→ TASK INSTRUCTIONS
Output an exact reproduction of the data.

→ DATA SHOWN
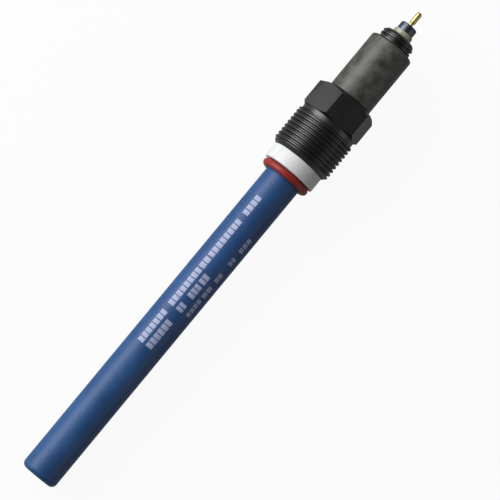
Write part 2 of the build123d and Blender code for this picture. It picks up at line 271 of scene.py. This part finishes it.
materials = {
    # turned plastic tube: a deep blue satin with a soft streak of light along it
    "blue_plastic": surface({
        "name": "turnedBluePlastic", "colours": ("#204473", "#284f80"), "cloudMm": 9.0,
        "roughness": (0.42, 0.50), "grainMm": 0.25, "grainStrength": 0.25,
        "ringMm": 0.5, "ringStrength": 0.12,
        "shader": {"IOR": 1.45, "Specular IOR Level": 0.4}}),
    # glass-filled nylon, moulded: black with a faint grain that catches a grey sheen
    "black_plastic": surface({
        "name": "mouldedBlackNylon", "colours": ("#060606", "#0d0c0c"), "cloudMm": 3.0,
        "roughness": (0.30, 0.44), "grainMm": 0.3, "grainStrength": 0.4,
        "shader": {"IOR": 1.53, "Specular IOR Level": 0.7}}),
    # cast resin head: dark grey, clouded and a little dusty
    "grey_plastic": surface({
        "name": "castGreyResin", "colours": ("#0c0b09", "#4f4e47"), "cloudMm": 3.4,
        "roughness": (0.40, 0.58), "grainMm": 0.35, "grainStrength": 0.6,
        "shader": {"IOR": 1.5, "Specular IOR Level": 0.7}}),
    # turned fluoroplastic: bright white, waxy and soft at the edges
    "white_plastic": surface({
        "name": "turnedWhiteFluoroplastic", "colours": ("#cacccb", "#d6d8d7"), "cloudMm": 4.0,
        "roughness": (0.38, 0.48), "grainMm": 0.4, "grainStrength": 0.2,
        "ringMm": 0.4, "ringStrength": 0.2,
        "shader": {"IOR": 1.38, "Subsurface Weight": 0.15, "Subsurface Scale": 0.001}}),
    # moulded polyamide: warm cream with a slight shine
    "cream_plastic": surface({
        "name": "mouldedCreamPolyamide", "colours": ("#96947a", "#a5a388"), "cloudMm": 2.0,
        "roughness": (0.32, 0.42), "grainMm": 0.2, "grainStrength": 0.2,
        "shader": {"IOR": 1.53}}),
    # extruded natural polymer, used inside
    "natural_plastic": surface({
        "name": "naturalPolymer", "colours": ("#d8d8d0", "#e2e2da"), "cloudMm": 3.0,
        "roughness": (0.40, 0.50), "grainMm": 0.3, "grainStrength": 0.2,
        "shader": {"IOR": 1.48}}),
    # moulded fluoroelastomer: brick red, satin, with a fine bloom
    "red_rubber": surface({
        "name": "mouldedRedFluoroelastomer", "colours": ("#7e1a10", "#8e2416"), "cloudMm": 1.6,
        "roughness": (0.38, 0.52), "grainMm": 0.15, "grainStrength": 0.4,
        "shader": {"IOR": 1.5}}),
    # moulded rubber ring: dull black, used inside
    "black_rubber": surface({
        "name": "mouldedBlackRubber", "colours": ("#161616", "#1e1e1e"), "cloudMm": 1.6,
        "roughness": (0.55, 0.65), "grainMm": 0.15, "grainStrength": 0.4,
        "shader": {"IOR": 1.5}}),
    # nickel plate over turned brass: dark satin metal with fine lathe rings
    "plated_metal": surface({
        "name": "nickelPlatedBrass", "colours": ("#474c54", "#5a5f68"), "cloudMm": 1.5,
        "roughness": (0.32, 0.44), "grainMm": 0.1, "grainStrength": 0.2,
        "ringMm": 0.15, "ringStrength": 0.3,
        "shader": {"Metallic": 1.0}}),
    # gold plate over turned brass, a little worn and greenish
    "gold_plate": surface({
        "name": "goldPlatedBrass", "colours": ("#b5a56a", "#c6b67e"), "cloudMm": 1.2,
        "roughness": (0.28, 0.42), "grainMm": 0.1, "grainStrength": 0.15,
        "ringMm": 0.15, "ringStrength": 0.2,
        "shader": {"Metallic": 1.0}}),
    # grown lanthanum fluoride, cut and polished: a clear, faintly grey disc
    "crystal": surface({
        "name": "polishedFluorideCrystal", "colours": ("#cfd6da", "#dde2e4"), "cloudMm": 1.5,
        "roughness": (0.06, 0.12), "grainMm": 0.4, "grainStrength": 0.05,
        "shader": {"IOR": 1.6, "Transmission Weight": 0.35}}),
    # poured epoxy, cured: black and glossy
    "sealing_resin": surface({
        "name": "castBlackEpoxy", "colours": ("#17181a", "#1f2022"), "cloudMm": 1.5,
        "roughness": (0.18, 0.28), "grainMm": 0.3, "grainStrength": 0.15,
        "shader": {"IOR": 1.55}}),
    # set filling, poured: clear and wet, used inside
    "gel": surface({
        "name": "clearGel", "colours": ("#dfe6e2", "#e8eeea"), "cloudMm": 3.0,
        "roughness": (0.10, 0.20), "grainMm": 0.5, "grainStrength": 0.1,
        "shader": {"IOR": 1.34, "Transmission Weight": 0.6}}),
    # drawn silver wire under its chloride skin: matt grey-violet
    "silver": surface({
        "name": "chloridedSilver", "colours": ("#5d5660", "#6f6a70"), "cloudMm": 0.8,
        "roughness": (0.50, 0.65), "grainMm": 0.1, "grainStrength": 0.4,
        "shader": {"Metallic": 1.0}}),
    # drawn copper, dipped in tin: pale satin metal, used inside
    "tinned_copper": surface({
        "name": "tinnedCopper", "colours": ("#b4b0a8", "#c2beb6"), "cloudMm": 0.8,
        "roughness": (0.30, 0.42), "grainMm": 0.1, "grainStrength": 0.3,
        "shader": {"Metallic": 1.0}}),
    # extruded cable jacket: dark grey, dull, used inside
    "lead_plastic": surface({
        "name": "extrudedLeadPlastic", "colours": ("#1c1c1e", "#242427"), "cloudMm": 2.0,
        "roughness": (0.45, 0.55), "grainMm": 0.3, "grainStrength": 0.3,
        "shader": {"IOR": 1.5}}),
}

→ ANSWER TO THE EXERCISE
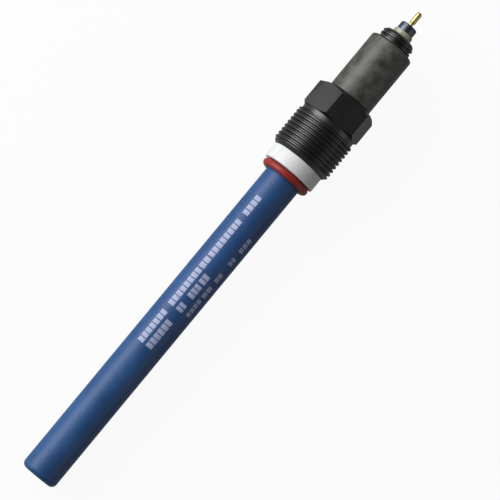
Write part 2 of the build123d and Blender code for this picture. It picks up at line 271 of scene.py. This part finishes it.
materials = {
    # turned plastic tube: a deep blue satin with a soft streak of light along it
    "blue_plastic": surface({
        "name": "turnedBluePlastic", "colours": ("#204473", "#284f80"), "cloudMm": 9.0,
        "roughness": (0.42, 0.50), "grainMm": 0.25, "grainStrength": 0.25,
        "ringMm": 0.5, "ringStrength": 0.12,
        "shader": {"IOR": 1.45, "Specular IOR Level": 0.4}}),
    # glass-filled nylon, moulded: black with a faint grain that catches a grey sheen
    "black_plastic": surface({
        "name": "mouldedBlackNylon", "colours": ("#060606", "#0d0c0c"), "cloudMm": 3.0,
        "roughness": (0.30, 0.44), "grainMm": 0.3, "grainStrength": 0.4,
        "shader": {"IOR": 1.53, "Specular IOR Level": 0.7}}),
    # cast resin head: dark grey, clouded and a little dusty
    "grey_plastic": surface({
        "name": "castGreyResin", "colours": ("#0c0b09", "#4f4e47"), "cloudMm": 3.4,
        "roughness": (0.40, 0.58), "grainMm": 0.35, "grainStrength": 0.6,
        "shader": {"IOR": 1.5, "Specular IOR Level": 0.7}}),
    # turned fluoroplastic: bright white, waxy and soft at the edges
    "white_plastic": surface({
        "name": "turnedWhiteFluoroplastic", "colours": ("#cacccb", "#d6d8d7"), "cloudMm": 4.0,
        "roughness": (0.38, 0.48), "grainMm": 0.4, "grainStrength": 0.2,
        "ringMm": 0.4, "ringStrength": 0.2,
        "shader": {"IOR": 1.38, "Subsurface Weight": 0.15, "Subsurface Scale": 0.001}}),
    # moulded polyamide: warm cream with a slight shine
    "cream_plastic": surface({
        "name": "mouldedCreamPolyamide", "colours": ("#96947a", "#a5a388"), "cloudMm": 2.0,
        "roughness": (0.32, 0.42), "grainMm": 0.2, "grainStrength": 0.2,
        "shader": {"IOR": 1.53}}),
    # extruded natural polymer, used inside
    "natural_plastic": surface({
        "name": "naturalPolymer", "colours": ("#d8d8d0", "#e2e2da"), "cloudMm": 3.0,
        "roughness": (0.40, 0.50), "grainMm": 0.3, "grainStrength": 0.2,
        "shader": {"IOR": 1.48}}),
    # moulded fluoroelastomer: brick red, satin, with a fine bloom
    "red_rubber": surface({
        "name": "mouldedRedFluoroelastomer", "colours": ("#7e1a10", "#8e2416"), "cloudMm": 1.6,
        "roughness": (0.38, 0.52), "grainMm": 0.15, "grainStrength": 0.4,
        "shader": {"IOR": 1.5}}),
    # moulded rubber ring: dull black, used inside
    "black_rubber": surface({
        "name": "mouldedBlackRubber", "colours": ("#161616", "#1e1e1e"), "cloudMm": 1.6,
        "roughness": (0.55, 0.65), "grainMm": 0.15, "grainStrength": 0.4,
        "shader": {"IOR": 1.5}}),
    # nickel plate over turned brass: dark satin metal with fine lathe rings
    "plated_metal": surface({
        "name": "nickelPlatedBrass", "colours": ("#474c54", "#5a5f68"), "cloudMm": 1.5,
        "roughness": (0.32, 0.44), "grainMm": 0.1, "grainStrength": 0.2,
        "ringMm": 0.15, "ringStrength": 0.3,
        "shader": {"Metallic": 1.0}}),
    # gold plate over turned brass, a little worn and greenish
    "gold_plate": surface({
        "name": "goldPlatedBrass", "colours": ("#b5a56a", "#c6b67e"), "cloudMm": 1.2,
        "roughness": (0.28, 0.42), "grainMm": 0.1, "grainStrength": 0.15,
        "ringMm": 0.15, "ringStrength": 0.2,
        "shader": {"Metallic": 1.0}}),
    # grown lanthanum fluoride, cut and polished: a clear, faintly grey disc
    "crystal": surface({
        "name": "polishedFluorideCrystal", "colours": ("#cfd6da", "#dde2e4"), "cloudMm": 1.5,
        "roughness": (0.06, 0.12), "grainMm": 0.4, "grainStrength": 0.05,
        "shader": {"IOR": 1.6, "Transmission Weight": 0.35}}),
    # poured epoxy, cured: black and glossy
    "sealing_resin": surface({
        "name": "castBlackEpoxy", "colours": ("#17181a", "#1f2022"), "cloudMm": 1.5,
        "roughness": (0.18, 0.28), "grainMm": 0.3, "grainStrength": 0.15,
        "shader": {"IOR": 1.55}}),
    # set filling, poured: clear and wet, used inside
    "gel": surface({
        "name": "clearGel", "colours": ("#dfe6e2", "#e8eeea"), "cloudMm": 3.0,
        "roughness": (0.10, 0.20), "grainMm": 0.5, "grainStrength": 0.1,
        "shader": {"IOR": 1.34, "Transmission Weight": 0.6}}),
    # drawn silver wire under its chloride skin: matt grey-violet
    "silver": surface({
        "name": "chloridedSilver", "colours": ("#5d5660", "#6f6a70"), "cloudMm": 0.8,
        "roughness": (0.50, 0.65), "grainMm": 0.1, "grainStrength": 0.4,
        "shader": {"Metallic": 1.0}}),
    # drawn copper, dipped in tin: pale satin metal, used inside
    "tinned_copper": surface({
        "name": "tinnedCopper", "colours": ("#b4b0a8", "#c2beb6"), "cloudMm": 0.8,
        "roughness": (0.30, 0.42), "grainMm": 0.1, "grainStrength": 0.3,
        "shader": {"Metallic": 1.0}}),
    # extruded cable jacket: dark grey, dull, used inside
    "lead_plastic": surface({
        "name": "extrudedLeadPlastic", "colours": ("#1c1c1e", "#242427"), "cloudMm": 2.0,
        "roughness": (0.45, 0.55), "grainMm": 0.3, "grainStrength": 0.3,
        "shader": {"IOR": 1.5}}),
}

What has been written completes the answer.